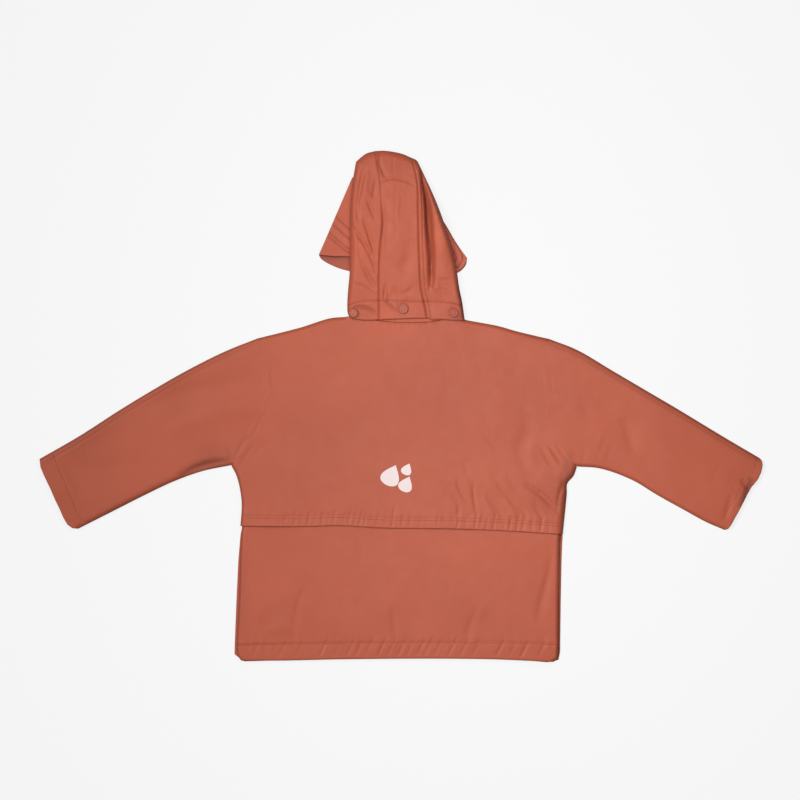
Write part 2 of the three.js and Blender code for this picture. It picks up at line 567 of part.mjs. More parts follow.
function hoodPanel(name, leftRows, rightRows, columns) {
  const shifted = (rows, shift) => curveThrough(rows.map(({ x, y }) => ({ x: x + shift, y })));
  const leftShift = name === 'left' ? 0 : gap / 2;
  const rightShift = name === 'right' ? 0 : -gap / 2;
  const ends = (rows) => {
    const moved = rows.map((row) => ({ ...row }));
    moved[0].x += leftShift;
    moved.at(-1).x += rightShift;
    return curveThrough(moved);
  };
  const area = patch({
    left: shifted(leftRows, leftShift),
    right: shifted(rightRows, rightShift),
    foot: ends(hoodFoot[name]),
    top: ends(crownEdges[name]),
  });
  const footBand = hemDepth.hoodFoot / 205;
  const alongSteps = stepsAcross(205, 24, [hemDepth.hoodFoot - hemStep, hemDepth.hoodFoot], [1, 3, 6.5, 11]);
  const rows = alongSteps.map((along) => columns.map((across) => {
    const { x, y } = area(across, along);
    const { height, stands } = hoodHeight(x, y, isEnd(across, along));
    const raise = along < footBand && !stands ? hemRaise : 0;
    const seam = (across === 0 && name !== 'left') || (across === 1 && name !== 'right');
    return { place: new THREE.Vector3(x, y, height), raise, stands, floor: bandTop(y) + bandGap, seam };
  }));
  return clothWall(rows, wall);
}

// The hood's front band goes round the face opening, under the hood and over the peak.
function hoodFront() {
  const outerLine = curveThrough([
    ...hoodEdges.left, ...crownEdges.left.slice(1), ...crownEdges.centre.slice(1), ...crownEdges.right.slice(1),
    ...[...hoodEdges.right].reverse().slice(1),
  ]);
  const innerLine = curveThrough(faceOpening);
  const around = 64;
  const across = [0, 0.1, 0.24, 0.5, 1];
  const rows = Array.from({ length: around + 1 }, (_, j) => {
    const outer = outerLine.getPointAt(j / around);
    const inner = innerLine.getPointAt(j / around);
    return across.map((share) => {
      const { x, y } = outer.clone().lerp(inner, share);
      return { place: new THREE.Vector3(x, y, bandTop(y)) };
    });
  });
  return clothWall(rows, wall);
}

// The stiffened peak: an upper and an under ply, open at the left along the free edge.
function peakPlyWall(edge, top) {
  const area = patch({
    left: curveThrough(peakOutline.left),
    right: curveThrough(peakOutline.right),
    foot: curveThrough(edge),
    top: curveThrough(peakOutline.top),
  });
  const rows = stepsAcross(110, 6, [4], []).map((along) => stepsAcross(185, 14, [], []).map((across) => {
    const { x, y } = area(across, along);
    return { place: new THREE.Vector3(x, y, top(x, y)) };
  }));
  return clothWall(rows, peakPly);
}

// Stand collar: a flattened ring inside the foot of the hood, its front reaching down to the neckline.
function collar() {
  const backNeck = curveThrough(neckline);
  const [leftEnd, rightEnd] = [neckline[0].x + collarInset, neckline.at(-1).x - collarInset];
  const half = [0, 0.012, 0.04, 0.1, 0.25, 0.4, 0.55, 0.7, 0.85, 0.93, 0.97, 0.99, 1];
  const base = wall + gap;
  const roll = 2.7;
  const rise = 5.4;
  const pointAt = (share, along, isBack) => {
    const seam = backNeck.getPointAt(THREE.MathUtils.lerp(0.04, 0.96, share));
    seam.x = THREE.MathUtils.lerp(leftEnd, rightEnd, share);
    const drop = isBack ? 0 : frontNeckDrop * Math.sin(Math.PI * share) ** 0.8;
    const foot = seam.y + gap - drop;
    const y = THREE.MathUtils.lerp(foot, seam.y + collarHeight, along);
    const round = quarter(Math.min(seam.x - leftEnd, rightEnd - seam.x) / roll);
    return { place: new THREE.Vector3(seam.x, y, base + rise / 2 + (isBack ? 1 : -1) * (rise / 2) * round) };
  };
  const rows = [0, 0.5, 1].map((along) => [
    ...half.map((share) => pointAt(share, along, true)),
    ...half.slice(1, -1).reverse().map((share) => pointAt(share, along, false)),
  ]);
  return clothWall(rows, collarWall, true);
}

// Press-stud caps: a domed disc with a raised rim, set on the hood's foot.
function studCap() {
  const profile = [
    [0, 0], [studRadius - 0.6, 0], [studRadius, 0.5], [studRadius, 1.2], [studRadius - 0.6, studHeight],
    [studRadius - 1.8, studHeight], [studRadius - 2.3, studHeight - 0.5], [0, studHeight - 0.4],
  ].map(([radius, height]) => new THREE.Vector2(radius, height));
  const cap = new THREE.LatheGeometry(profile, 24);
  cap.deleteAttribute('normal');
  cap.deleteAttribute('uv');
  cap.rotateX(Math.PI / 2);
  return mergeVertices(cap);
}

add('front_left', frontPanel('left'));
add('front_right', frontPanel('right'));
add('front_placket', frontPlacket());
add('back_lower', lowerBack());
add('back_upper', upperBack());
add('sleeve_left', sleeve('left'));
add('sleeve_right', sleeve('right'));
add('collar', collar());
add('hood_side_left', hoodPanel('left', hoodEdges.left, hoodEdges.leftSeam, stepsAcross(37, 6, [1, 3, 6], [2])));
add('hood_centre', hoodPanel('centre', hoodEdges.leftSeam, hoodEdges.rightSeam, stepsAcross(46, 6, [2], [2])));
add('hood_side_right', hoodPanel('right', hoodEdges.rightSeam, hoodEdges.right, stepsAcross(40, 6, [2], [1, 3, 6])));
add('hood_front', hoodFront());
add('hood_peak_under', peakPlyWall(peakOutline.underEdge, () => peakPly));
add('hood_peak_top', peakPlyWall(
  peakOutline.upperEdge,
  (x, y) => 2 * peakPly + gap + foldHeight([peakMouth], x, y),
));
// A leaning cap is lifted until all of its foot is clear of the cloth under it.
function studSeat(x, y, lean) {
  const around = Array.from({ length: 16 }, (_, i) => (i / 16) * 2 * Math.PI);
  const clear = around.map((angle) => {
    const dx = studRadius * Math.cos(angle);
    return hoodHeight(x + dx, y + studRadius * Math.sin(angle)).height + Math.tan(lean) * dx;
  });
  return Math.max(...clear, hoodHeight(x, y).height) + hemRaise + gap;
}
for (const { name, x, y, lean } of studs) {
  const cap = add(name, studCap(), materials.stud);
  cap.position.set(x, y, studSeat(x, y, lean));
  cap.rotation.y = lean;
}

export default jacket;
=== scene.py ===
# Child's rain jacket laid flat on its front. Sizes are in millimetres, and the scene is in metres.
import math

import bmesh
import bpy
import numpy as np
from mathutils import Matrix, Vector, noise
from mathutils.bvhtree import BVHTree


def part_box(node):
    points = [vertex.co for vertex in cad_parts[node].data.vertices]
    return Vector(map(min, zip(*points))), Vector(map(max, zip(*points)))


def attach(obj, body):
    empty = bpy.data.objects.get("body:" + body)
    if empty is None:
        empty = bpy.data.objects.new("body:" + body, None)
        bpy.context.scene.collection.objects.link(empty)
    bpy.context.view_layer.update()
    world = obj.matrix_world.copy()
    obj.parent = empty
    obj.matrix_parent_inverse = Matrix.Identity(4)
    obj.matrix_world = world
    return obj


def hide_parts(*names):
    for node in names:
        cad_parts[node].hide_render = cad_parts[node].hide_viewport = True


mm = 0.001
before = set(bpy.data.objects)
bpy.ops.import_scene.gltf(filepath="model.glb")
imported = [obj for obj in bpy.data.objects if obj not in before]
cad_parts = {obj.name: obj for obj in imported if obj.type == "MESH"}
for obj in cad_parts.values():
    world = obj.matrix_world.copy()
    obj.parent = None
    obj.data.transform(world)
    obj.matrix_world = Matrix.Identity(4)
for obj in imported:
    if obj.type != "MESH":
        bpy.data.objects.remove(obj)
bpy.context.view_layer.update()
print("frame loaded with", len(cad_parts), "nodes")

picture = {"middle": (401, 406.5), "pixel": 1.25}  # the pixel above the origin, and what one pixel measures


# Places that are given as pixels of the picture, in millimetres on the surface.
def spots(*pixels):
    (middleX, middleY), size = picture["middle"], picture["pixel"]
    return [((x - middleX) * size, (middleY - y) * size) for x, y in pixels]


# Lines and surfaces


# A smooth line through the points, cut into even steps.
def smoothLine(points, steps=60):
    p = np.array(points, float)
    p = np.vstack([2 * p[0] - p[1], p, 2 * p[-1] - p[-2]])
    pieces = []
    for a, b, c, d in zip(p, p[1:], p[2:], p[3:]):
        before, here, after = (max(np.hypot(*step), 1e-6) ** 0.5 for step in (b - a, c - b, d - c))
        slopeIn = ((b - a) / before - (c - a) / (before + here) + (c - b) / here) * here
        slopeOut = ((c - b) / here - (d - b) / (here + after) + (d - c) / after) * here
        t = np.linspace(0, 1, 25)[:-1, None]
        pieces.append(b + slopeIn * t + (3 * c - 3 * b - 2 * slopeIn - slopeOut) * t**2
                      + (2 * b - 2 * c + slopeIn + slopeOut) * t**3)
    return evenSteps(np.vstack(pieces + [p[-2][None]]), steps)


def evenSteps(line, steps):
    run = np.concatenate([[0], np.cumsum(np.hypot(*np.diff(line, axis=0).T))])
    even = np.linspace(0, run[-1], steps + 1)
    return np.column_stack([np.interp(even, run, line[:, 0]), np.interp(even, run, line[:, 1])])


def lengthOf(line):
    return np.hypot(*np.diff(line, axis=0).T).sum()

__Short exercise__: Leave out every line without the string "context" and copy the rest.

__Reply__:
        bpy.context.scene.collection.objects.link(empty)
    bpy.context.view_layer.update()
bpy.context.view_layer.update()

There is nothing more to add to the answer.